TASK TO CARRY OUT
Exactly repeat the lines starting at the one that holds "the whole wallet" and ending at the one that holds "if empty is". Both end lines count; leave out everything else.
================================
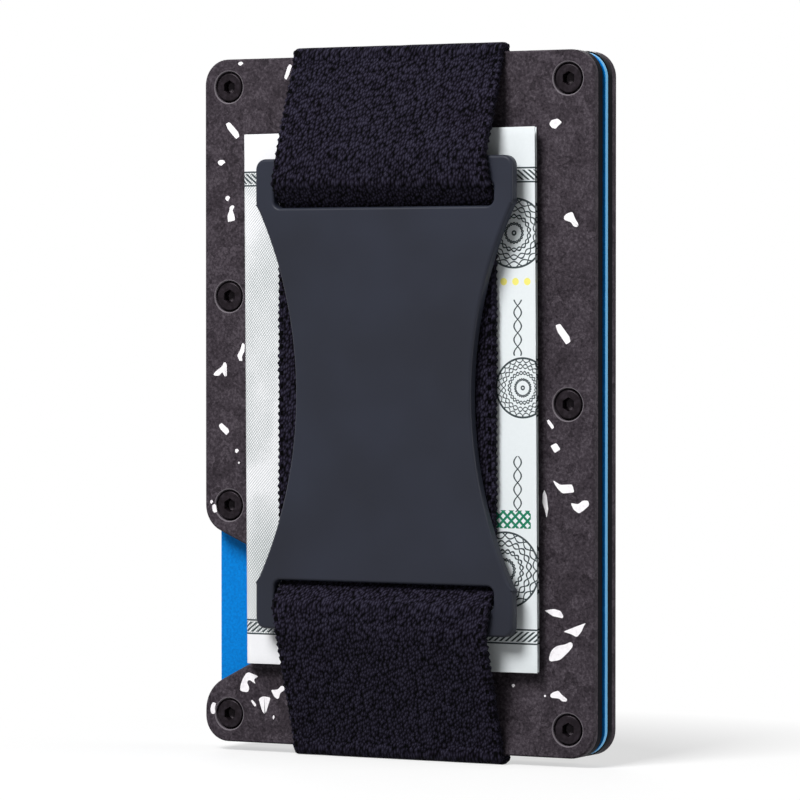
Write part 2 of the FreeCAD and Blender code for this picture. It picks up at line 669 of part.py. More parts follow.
def make_folded_notes(label):
    """Banknotes folded in four: a round fold at the left, free edges in steps at the right."""
    half_width = number("Sizes.note_width / 2")
    thickness = number("Sizes.note_thickness")
    step = number("Sizes.note_step")
    layer = thickness / 4
    body = new_body(label, "Sizes.note_centre", "%s - %s" % (FRONT_FACE_Y, NOTE_TOP),
                    "%s + Sizes.note_raise" % MIDDLE_Z)
    section = new_sketch(body, "XY_Plane", label + "_section")
    corners = [(-half_width, 0), (half_width, 0)]
    for layers in (1, 2, 3):
        corners += [(half_width - (layers - 1) * step, layers * layer),
                    (half_width - layers * step, layers * layer)]
    corners += [(half_width - 3 * step, thickness), (-half_width, thickness)]
    fold = 0.98 * thickness / 2
    draw(section, rounded_outline(corners, [fold] + [0] * (len(corners) - 2) + [fold]))
    pad(body, section, "Sizes.note_height", midplane=True)
    return body


# ---------------------------------------------------------------- the whole wallet

make_outer_plate("front_outer_plate", front=True)
make_inner_plate("front_inner_plate", front=True)
make_inner_plate("rear_inner_plate", front=False)
make_outer_plate("rear_outer_plate", front=False)
for half_name in ("front", "rear"):
    for screw_number, screw_place in enumerate(screw_places(), start=1):
        make_screw("%s_screw_%d" % (half_name, screw_number), screw_place, half_name == "front")
make_elastic_band("elastic_band")
make_elastic_web("elastic_web")
make_cash_strap("cash_strap")
make_clip("cash_clip")
make_card("payment_card")
make_folded_notes("folded_notes")
doc.recompute()

for item in doc.Objects:
    if "Invalid" in item.State or "Error" in item.State:
        raise ValueError("%s failed: %s" % (item.Name, item.State))
os.makedirs("parts", exist_ok=True)
for body in [item for item in doc.Objects if item.TypeId == "PartDesign::Body"]:
    shape = body.Shape
    if shape.isNull() or not shape.isValid():
        raise ValueError("%s has no valid shape" % body.Label)
    shape.exportStep("parts/%s.step" % body.Label)
    box = shape.BoundBox
    print("%-18s %9.2f mm3  x %7.2f %6.2f  y %6.2f %6.2f  z %6.2f %6.2f" % (
        body.Label, shape.Volume, box.XMin, box.XMax, box.YMin, box.YMax, box.ZMin, box.ZMax))
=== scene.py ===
"""Visual model of a minimalist card wallet with a cash strap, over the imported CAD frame.

The wallet stands on its short end. Two forged-carbon outer plates are screwed to black
anodised inner plates, a card sits in the gap, and a woven strap holds an hourglass clip
on folded banknotes. Everything is in metres in the row frame; sizes are given in
millimetres and turned by MM.
"""

import logging
import math
import random
from contextlib import contextmanager
from dataclasses import dataclass, field
from enum import Enum
from functools import lru_cache
from typing import Callable, Iterator, Sequence

import bmesh
import bpy
from mathutils import Matrix, Vector, noise
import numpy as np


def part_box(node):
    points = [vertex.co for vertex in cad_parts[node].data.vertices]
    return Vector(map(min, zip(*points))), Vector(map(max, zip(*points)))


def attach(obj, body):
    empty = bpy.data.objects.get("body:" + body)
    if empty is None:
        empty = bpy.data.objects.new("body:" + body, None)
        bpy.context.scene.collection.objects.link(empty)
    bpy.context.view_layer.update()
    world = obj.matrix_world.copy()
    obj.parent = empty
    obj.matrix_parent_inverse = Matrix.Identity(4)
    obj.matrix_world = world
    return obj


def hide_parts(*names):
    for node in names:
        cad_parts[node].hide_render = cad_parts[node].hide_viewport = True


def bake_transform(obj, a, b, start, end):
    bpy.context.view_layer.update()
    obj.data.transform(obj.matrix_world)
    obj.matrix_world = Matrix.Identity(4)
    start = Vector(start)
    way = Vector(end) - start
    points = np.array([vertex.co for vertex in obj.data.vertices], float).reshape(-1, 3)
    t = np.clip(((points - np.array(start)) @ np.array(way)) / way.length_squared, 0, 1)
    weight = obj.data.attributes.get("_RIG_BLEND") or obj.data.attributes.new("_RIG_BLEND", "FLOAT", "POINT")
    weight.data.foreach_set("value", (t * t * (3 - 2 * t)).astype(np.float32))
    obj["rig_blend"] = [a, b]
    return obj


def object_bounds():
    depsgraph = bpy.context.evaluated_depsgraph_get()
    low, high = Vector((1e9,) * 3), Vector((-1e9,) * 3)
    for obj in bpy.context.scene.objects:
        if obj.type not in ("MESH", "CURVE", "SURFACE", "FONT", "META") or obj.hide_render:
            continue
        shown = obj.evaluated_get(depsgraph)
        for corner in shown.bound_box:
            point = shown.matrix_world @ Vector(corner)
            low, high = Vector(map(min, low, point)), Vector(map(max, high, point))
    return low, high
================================
RESULT OF THIS EXERCISE
# ---------------------------------------------------------------- the whole wallet

make_outer_plate("front_outer_plate", front=True)
make_inner_plate("front_inner_plate", front=True)
make_inner_plate("rear_inner_plate", front=False)
make_outer_plate("rear_outer_plate", front=False)
for half_name in ("front", "rear"):
    for screw_number, screw_place in enumerate(screw_places(), start=1):
        make_screw("%s_screw_%d" % (half_name, screw_number), screw_place, half_name == "front")
make_elastic_band("elastic_band")
make_elastic_web("elastic_web")
make_cash_strap("cash_strap")
make_clip("cash_clip")
make_card("payment_card")
make_folded_notes("folded_notes")
doc.recompute()

for item in doc.Objects:
    if "Invalid" in item.State or "Error" in item.State:
        raise ValueError("%s failed: %s" % (item.Name, item.State))
os.makedirs("parts", exist_ok=True)
for body in [item for item in doc.Objects if item.TypeId == "PartDesign::Body"]:
    shape = body.Shape
    if shape.isNull() or not shape.isValid():
        raise ValueError("%s has no valid shape" % body.Label)
    shape.exportStep("parts/%s.step" % body.Label)
    box = shape.BoundBox
    print("%-18s %9.2f mm3  x %7.2f %6.2f  y %6.2f %6.2f  z %6.2f %6.2f" % (
        body.Label, shape.Volume, box.XMin, box.XMax, box.YMin, box.YMax, box.ZMin, box.ZMax))
=== scene.py ===
"""Visual model of a minimalist card wallet with a cash strap, over the imported CAD frame.

The wallet stands on its short end. Two forged-carbon outer plates are screwed to black
anodised inner plates, a card sits in the gap, and a woven strap holds an hourglass clip
on folded banknotes. Everything is in metres in the row frame; sizes are given in
millimetres and turned by MM.
"""

import logging
import math
import random
from contextlib import contextmanager
from dataclasses import dataclass, field
from enum import Enum
from functools import lru_cache
from typing import Callable, Iterator, Sequence

import bmesh
import bpy
from mathutils import Matrix, Vector, noise
import numpy as np


def part_box(node):
    points = [vertex.co for vertex in cad_parts[node].data.vertices]
    return Vector(map(min, zip(*points))), Vector(map(max, zip(*points)))


def attach(obj, body):
    empty = bpy.data.objects.get("body:" + body)
    if empty is None:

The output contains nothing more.